**The task**
Write out the listing below again, precisely as it is given.

====

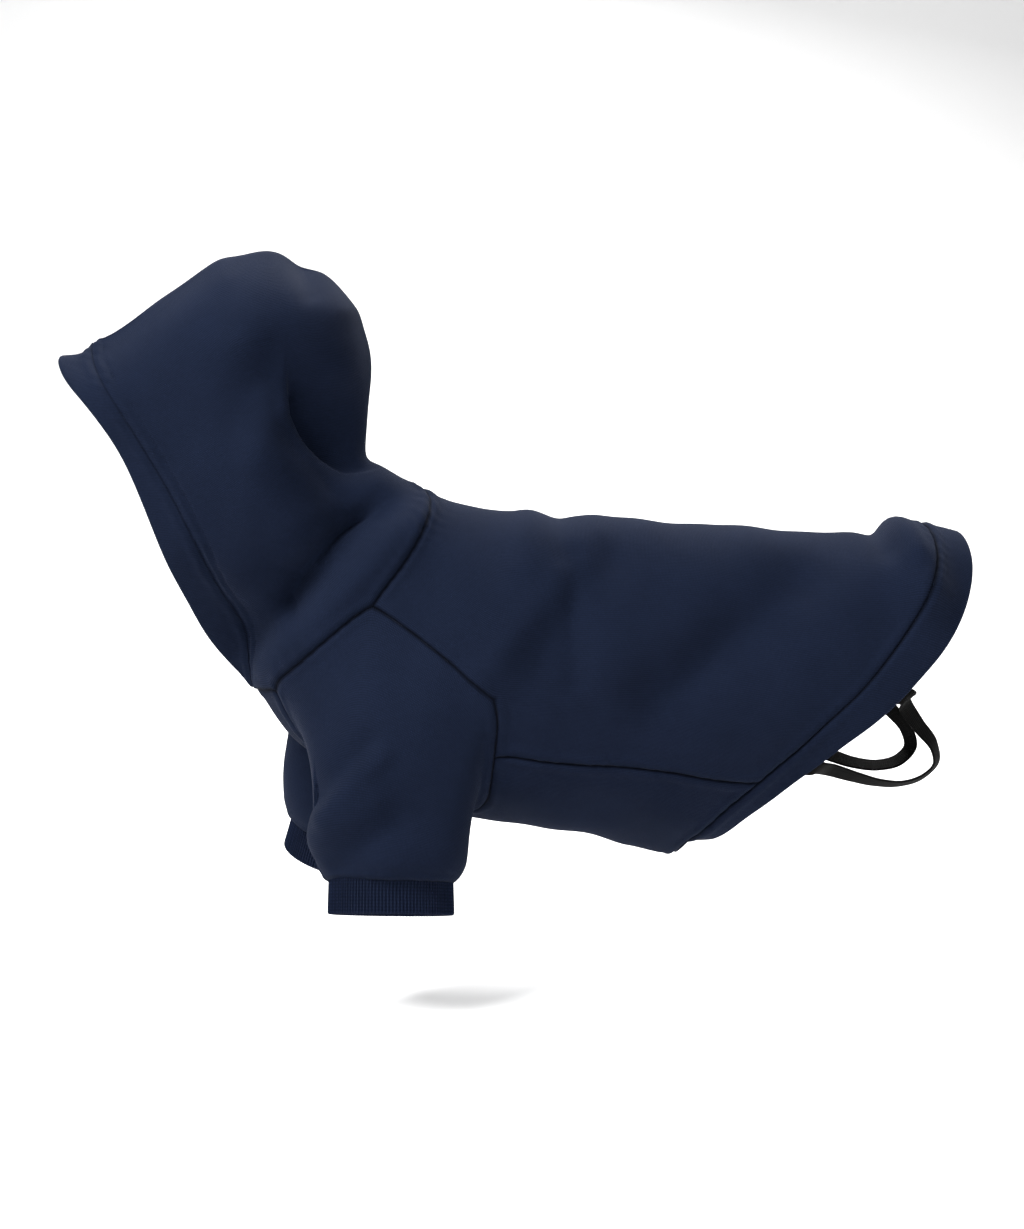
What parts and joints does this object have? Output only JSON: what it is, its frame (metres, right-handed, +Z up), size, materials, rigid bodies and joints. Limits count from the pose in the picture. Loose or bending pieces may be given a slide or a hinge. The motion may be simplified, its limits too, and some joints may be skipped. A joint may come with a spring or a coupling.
{
  "type": "dog parka",
  "caption": "Hooded pullover coat for a small dog, with raglan sleeves, ribbed cuffs, a turned hem and elastic leg loops at the rear.",
  "frame": {"origin": "the inner face of the back panel over the dog's withers, on the centre line", "axes": "+X towards the tail, +Y towards the dog's right side, +Z up"},
  "size_m": [0.4851, 0.1598, 0.3558],
  "materials": {
    "navy_cloth": "matte brushed knit",
    "navy_rib": "matte rib knit",
    "black_webbing": "matte woven elastic"
  },
  "bodies": {
    "root": {"back_panel": "navy_cloth", "belly_panel": "navy_cloth", "hem_band": "navy_cloth", "sleeve_left": "navy_cloth", "sleeve_right": "navy_cloth", "cuff_left": "navy_rib", "cuff_right": "navy_rib", "hood_left": "navy_cloth", "hood_right": "navy_cloth", "face_hem": "navy_cloth", "leg_strap_left": "black_webbing", "leg_strap_right": "black_webbing"}
  },
  "joints": []
}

====

**Solution below**
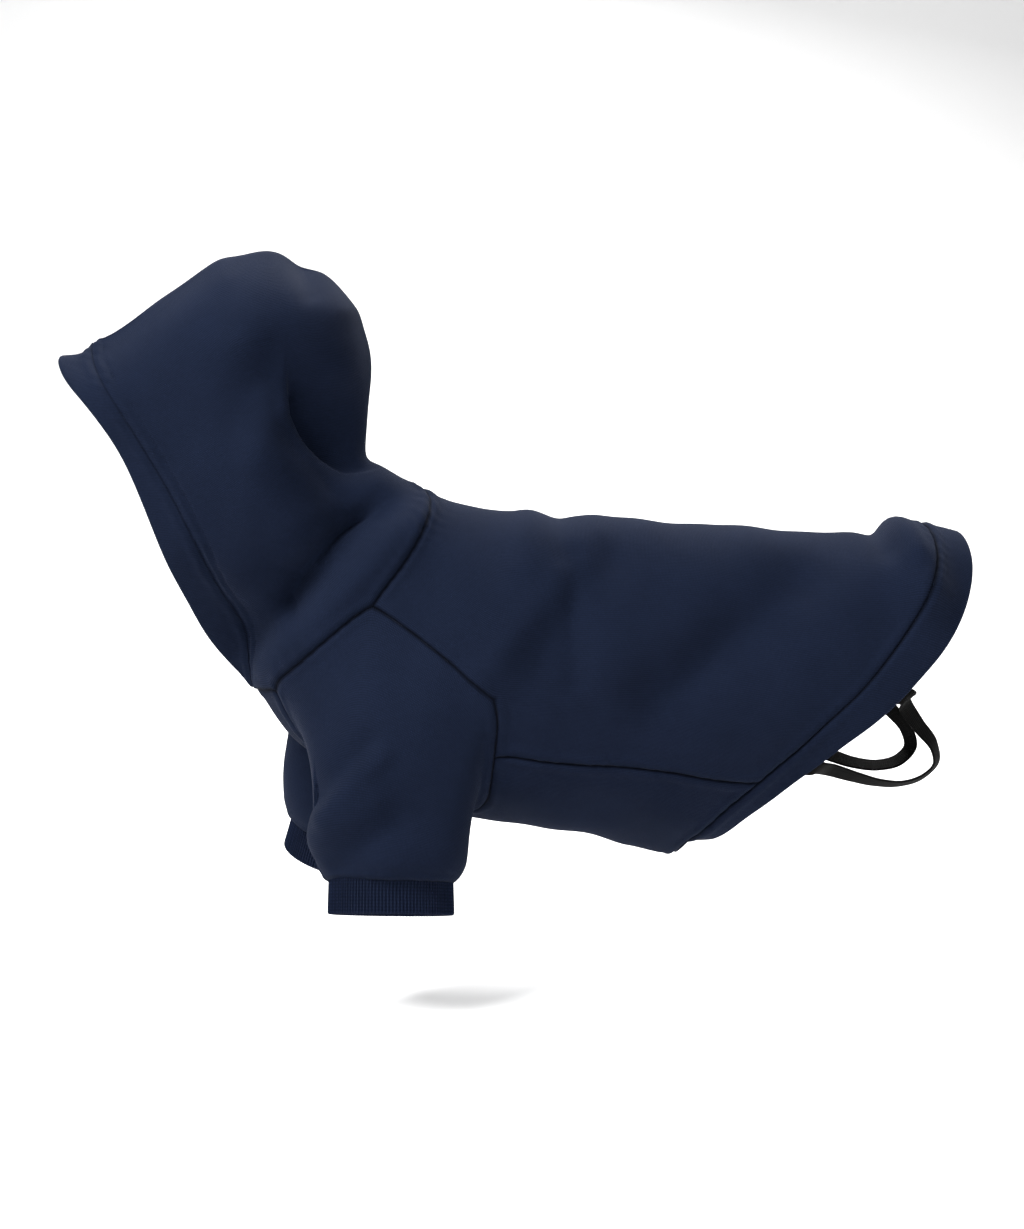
What parts and joints does this object have? Output only JSON: what it is, its frame (metres, right-handed, +Z up), size, materials, rigid bodies and joints. Limits count from the pose in the picture. Loose or bending pieces may be given a slide or a hinge. The motion may be simplified, its limits too, and some joints may be skipped. A joint may come with a spring or a coupling.
{
  "type": "dog parka",
  "caption": "Hooded pullover coat for a small dog, with raglan sleeves, ribbed cuffs, a turned hem and elastic leg loops at the rear.",
  "frame": {"origin": "the inner face of the back panel over the dog's withers, on the centre line", "axes": "+X towards the tail, +Y towards the dog's right side, +Z up"},
  "size_m": [0.4851, 0.1598, 0.3558],
  "materials": {
    "navy_cloth": "matte brushed knit",
    "navy_rib": "matte rib knit",
    "black_webbing": "matte woven elastic"
  },
  "bodies": {
    "root": {"back_panel": "navy_cloth", "belly_panel": "navy_cloth", "hem_band": "navy_cloth", "sleeve_left": "navy_cloth", "sleeve_right": "navy_cloth", "cuff_left": "navy_rib", "cuff_right": "navy_rib", "hood_left": "navy_cloth", "hood_right": "navy_cloth", "face_hem": "navy_cloth", "leg_strap_left": "black_webbing", "leg_strap_right": "black_webbing"}
  },
  "joints": []
}